11Mawqif 1, which can be considered both a second introduction to the book and central to the text as a whole.
13Mawqif 41 referring to verse 98 from Sûrat al-Nahl which tells believers to seek refuge in Allah from shaytân when reciting/reading the Qurʾân.
18Mawqif 358: “the rationalists, from amongst the philosophers or theologians, are those whose beliefs limit Al-Haqq to their understanding (i.e. tailor Allah to their thoughts) and deny that He is other than what accords with their own conviction . . . it is they who call each other kafir and curse each other whether they are from the different Muslim factions or from other beliefs and religions”.
21Mawqif 248, sub-heading: Erecting a wall so as to extract treasures and Secrets (Iqâmat jidâr li-ikhrâj kunûz wa asrâr).
22But what does such a “revealed” text on the meanings of the Qurʾân look like? The allegoric maqâma-like introduction to the Kitâb al-Mawâqif alludes to what it might look like. Already in the first passage embedded Qurʾânic allusions and phrases are discernible to the careful eye. Both the words and the meanings refer to the Qurʾânic passages and context by which they can be fully understood: they are the keys to interpret the interpretations of ʿAbd al-Qadir’s Kitâb al-Mawâqif.
23This verse refers to the story of Khidr whose inspired (laddûnî) knowledge allows him to seemingly act against the prescriptions of the law (represented by the Prophet Moses) and repair the garden wall so that the buried treasure under it remains hidden till its rightful owners, the young orphans, mature enough to claim it for themselves.
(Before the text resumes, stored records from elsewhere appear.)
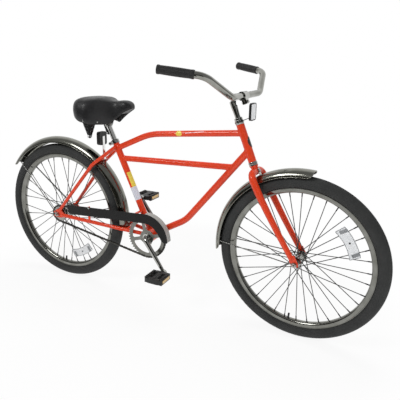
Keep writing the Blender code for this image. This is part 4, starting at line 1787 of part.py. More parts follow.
def build_spring(name, side):
    """Tight conical coil, wide end up, its ends upright for one wire width."""
    wire = SPRING_WIRE_RADIUS
    top = PLATE_Z - PLATE_THICKNESS / 2.0 - GAP
    low = SPRING_TIP_Z - 2.0 * wire
    rise = 2.0 * wire
    per_turn = 8
    steps = SPRING_TURNS * per_turn
    start_z = top - rise
    end_z = low + rise
    pts = []
    for k in range(steps + 1):
        t = k / steps
        r = SPRING_TOP_RADIUS + (SPRING_TIP_RADIUS - SPRING_TOP_RADIUS) * t
        a = TAU * k / per_turn * side
        pts.append(Vector((SPRING_X + r * math.cos(a), side * SPRING_OFFSET + r * math.sin(a), start_z + (end_z - start_z) * t)))
    first = pts[0] + Vector((0.0, 0.0, rise))
    last = pts[-1] - Vector((0.0, 0.0, rise))
    pts = [first] + pts + [last]
    least = 1.0
    for i in range(1, len(pts) - 1):
        for j in range(i + 4, len(pts) - 1):
            least = min(least, (pts[i] - pts[j]).length - 2.0 * wire)
    print(name, "least gap to itself", round(least * 1000.0, 2), "mm")
    curve = bpy.data.curves.new(name, "CURVE")
    curve.dimensions = "3D"
    curve.bevel_depth = wire
    curve.bevel_resolution = 1
    curve.use_fill_caps = True
    line = curve.splines.new("POLY")
    line.points.add(len(pts) - 1)
    offset = Vector(SADDLE_PIVOT["straight"])
    for point, p in zip(line.points, pts):
        q = p - offset
        point.co = (q.x, q.y, q.z, 1.0)
    curve.materials.append(DARK_STEEL)
    obj = bpy.data.objects.new(name, curve)
    bpy.context.scene.collection.objects.link(obj)
    obj.parent = SADDLE_PIVOT


build_cover()
build_pan()
build_saddle_frame()
build_spring("saddle_spring_right", -1.0)
build_spring("saddle_spring_left", 1.0)
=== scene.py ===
# The bicycle's looks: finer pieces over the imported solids, their materials, the light and the camera.
# Metres, X forward, Y to the rider's left, Z up, origin where the rear tyre meets the floor.

import json
from math import acos, asin, atan2, ceil, cos, degrees, floor, hypot, pi, radians, sin, sqrt, tan
from types import SimpleNamespace

import bmesh
import bpy
from mathutils import Matrix, Vector

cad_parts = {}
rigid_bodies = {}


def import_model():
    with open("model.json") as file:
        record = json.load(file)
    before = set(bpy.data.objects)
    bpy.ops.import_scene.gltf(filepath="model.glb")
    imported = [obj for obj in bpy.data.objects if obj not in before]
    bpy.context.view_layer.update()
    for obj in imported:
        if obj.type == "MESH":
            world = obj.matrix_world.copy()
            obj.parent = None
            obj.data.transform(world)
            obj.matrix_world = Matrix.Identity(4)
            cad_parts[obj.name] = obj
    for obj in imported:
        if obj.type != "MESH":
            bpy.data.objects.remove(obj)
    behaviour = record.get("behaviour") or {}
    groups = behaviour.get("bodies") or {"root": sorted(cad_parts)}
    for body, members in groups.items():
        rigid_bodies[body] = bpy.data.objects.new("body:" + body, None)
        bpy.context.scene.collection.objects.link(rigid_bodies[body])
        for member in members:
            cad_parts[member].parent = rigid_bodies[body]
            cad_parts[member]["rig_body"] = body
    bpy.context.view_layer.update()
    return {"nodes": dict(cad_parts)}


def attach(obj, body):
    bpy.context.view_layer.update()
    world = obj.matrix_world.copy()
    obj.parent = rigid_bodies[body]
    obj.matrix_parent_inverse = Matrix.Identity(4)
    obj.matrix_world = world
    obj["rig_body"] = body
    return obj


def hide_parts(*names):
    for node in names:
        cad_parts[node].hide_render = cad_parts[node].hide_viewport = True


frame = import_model()

TAU = 2.0 * pi
X_AXIS = Vector((1.0, 0.0, 0.0))
Y_AXIS = Vector((0.0, 1.0, 0.0))
Z_AXIS = Vector((0.0, 0.0, 1.0))
SIDES = ((-1.0, "right"), (1.0, "left"))

# Wheels
TYRE_RADIUS = 0.335
TYRE_SECTION = 0.027
TYRE_SEATING = 0.006
WHEELBASE = 1.163
RIM_DEPTH = 0.0145
RIM_WIDTH = 0.030
RIM_WALL = 0.0018
SPOKES = 36
SPOKE_RADIUS = 0.0011
SPOKE_CROSSES = 3
FLANGE_THICKNESS = 0.0030
AXLE_RADIUS_FRONT = 0.0040
AXLE_RADIUS_REAR = 0.00475
DROPOUT_SPACING_FRONT = 0.100
DROPOUT_SPACING_REAR = 0.110
DROPOUT_THICKNESS = 0.0050

# Steering
HEAD_ANGLE = radians(67.0)
FORK_OFFSET = 0.057
STEER_AT_REST = radians(-5.0)
HEAD_TUBE_RADIUS = 0.0159
HEAD_TUBE_WALL = 0.0013
CROWN_ROOM = 0.055
HEAD_TUBE_LENGTH = 0.149
CUP_HEIGHT = 0.0085
CUP_RADIUS = 0.0190
RACE_HEIGHT = 0.0060
LOCKNUT_HEIGHT = 0.0140
STEERER_RADIUS = 0.0127
STEERER_WALL = 0.0014
QUILL_RADIUS = 0.0108
QUILL_DEPTH = 0.050
STEM_RISE = 0.054
STEM_REACH = 0.050
BAR_RADIUS = 0.0125
GRIP_RADIUS = 0.0147
GRIP_LENGTH = 0.122

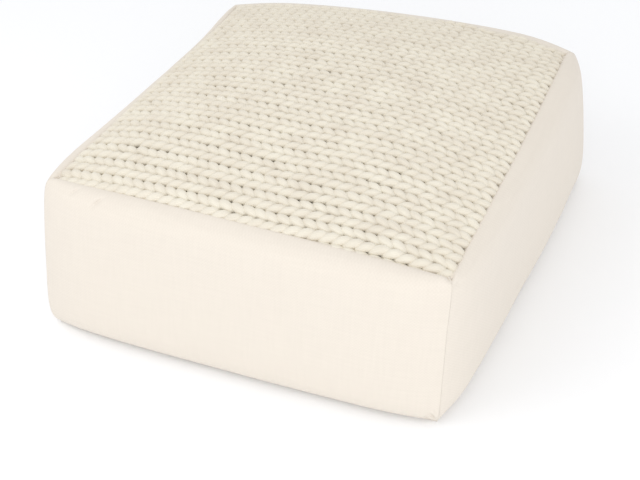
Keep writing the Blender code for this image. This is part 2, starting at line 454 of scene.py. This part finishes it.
@dataclass(frozen=True)
class CottonYarn:
    """Thick roving of combed cotton: matt, with loose fibres that catch a soft rim of light.

    Single fibres are too fine to show here, so they are drawn as locks of them.
    """

    name: str = "combed_cotton_yarn"
    light: str = "#EAE5D7"
    dark: str = "#D7CEBF"
    # Painted shade: the colour that the backs of the loops, seen through the holes, are darkened
    # towards
    painted_shade: str = "#6A604D"
    roughness: float = 0.92
    sheen: float = 0.25
    specular: float = 0.2
    fibre_mm: float = 0.9
    twist_mm: float = 14.0
    twist_degrees: float = 16.0
    fibre_depth_mm: float = 0.35
    fibre_relief: float = 0.6
    patch_scale: float = 34.0

    def material(self) -> bpy.types.Material:
        """Makes the material, which reads places along and round the yarn from its UV map.

        Returns:
            The material. Its UV map is in metres.
        """
        material = bpy.data.materials.new(self.name)
        material.use_nodes = True
        tree = material.node_tree
        shader = tree.nodes["Principled BSDF"]
        shader.inputs["Roughness"].default_value = self.roughness
        shader.inputs["Sheen Weight"].default_value = self.sheen
        shader.inputs["Sheen Roughness"].default_value = SHEEN_ROUGHNESS
        shader.inputs["Specular IOR Level"].default_value = self.specular

        place = add_node(tree, "ShaderNodeTexCoord")
        # Fibres lie along the yarn and turn slowly round it
        turned = add_node(tree, "ShaderNodeMapping", {
            "Vector": place.outputs["UV"],
            "Rotation": (0.0, 0.0, math.radians(self.twist_degrees)),
            "Scale": (1000 / self.twist_mm, 1000 / self.fibre_mm, 1.0),
        })
        fibres = add_node(tree, "ShaderNodeTexNoise", {
            "Vector": turned.outputs["Vector"], "Scale": 1.0, "Detail": 3.0, "Roughness": 0.6,
        })
        # Uneven dyeing, a few stitches across
        patches = add_node(tree, "ShaderNodeTexNoise", {
            "Vector": place.outputs["Object"], "Scale": self.patch_scale,
            "Detail": 2.0, "Roughness": 0.5,
        })
        tone = add_node(tree, "ShaderNodeMath", {
            0: fibres.outputs["Fac"], 1: patches.outputs["Fac"],
        }, operation="ADD")
        ramp = add_node(tree, "ShaderNodeMapRange", {
            "Value": tone.outputs[0], "From Min": 0.5, "From Max": 1.5,
        })
        colour = add_node(tree, "ShaderNodeMix", {
            "Factor": ramp.outputs["Result"], "A": linear(self.dark), "B": linear(self.light),
        }, data_type="RGBA")
        # Painted shade: the backs of the loops, seen only through the holes, are mixed towards a
        # dark brown in place of the shade deep among the loops
        depth = add_node(tree, "ShaderNodeAttribute", attribute_name="painted_shade")
        with_painted_shade = add_node(tree, "ShaderNodeMix", {
            "Factor": depth.outputs["Fac"], "A": colour.outputs["Result"], "B": linear(self.painted_shade),
        }, data_type="RGBA")
        bump = add_node(tree, "ShaderNodeBump", {
            "Height": fibres.outputs["Fac"], "Strength": self.fibre_relief,
            "Distance": self.fibre_depth_mm / 1000,
        })
        tree.links.new(with_painted_shade.outputs["Result"], shader.inputs["Base Color"])
        tree.links.new(bump.outputs["Normal"], shader.inputs["Normal"])
        return material


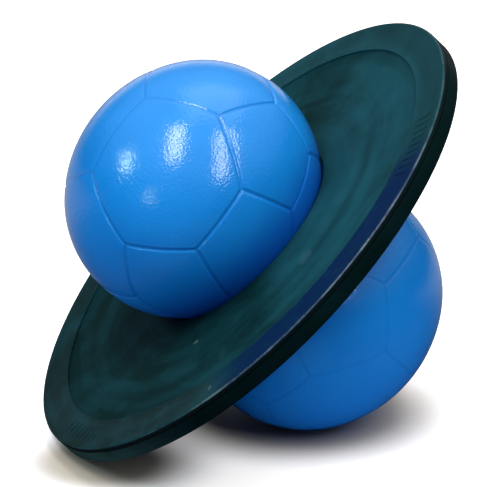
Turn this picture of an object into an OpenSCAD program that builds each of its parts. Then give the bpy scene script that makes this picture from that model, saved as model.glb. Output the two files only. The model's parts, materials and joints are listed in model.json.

26Though extremely important for understanding the text and holding key clues on how to read it, this introduction has been curiously neglected by translators and scholars of Kitâb al-Mawâqif. One can only suppose that the allegorical and poetic nature of its text did exactly what ʿAbd al-Qadir may have intended it to do: “to erect a wall [over the treasure] . . . so that only those who have reached their level of [spiritual] maturity can extract their treasures”.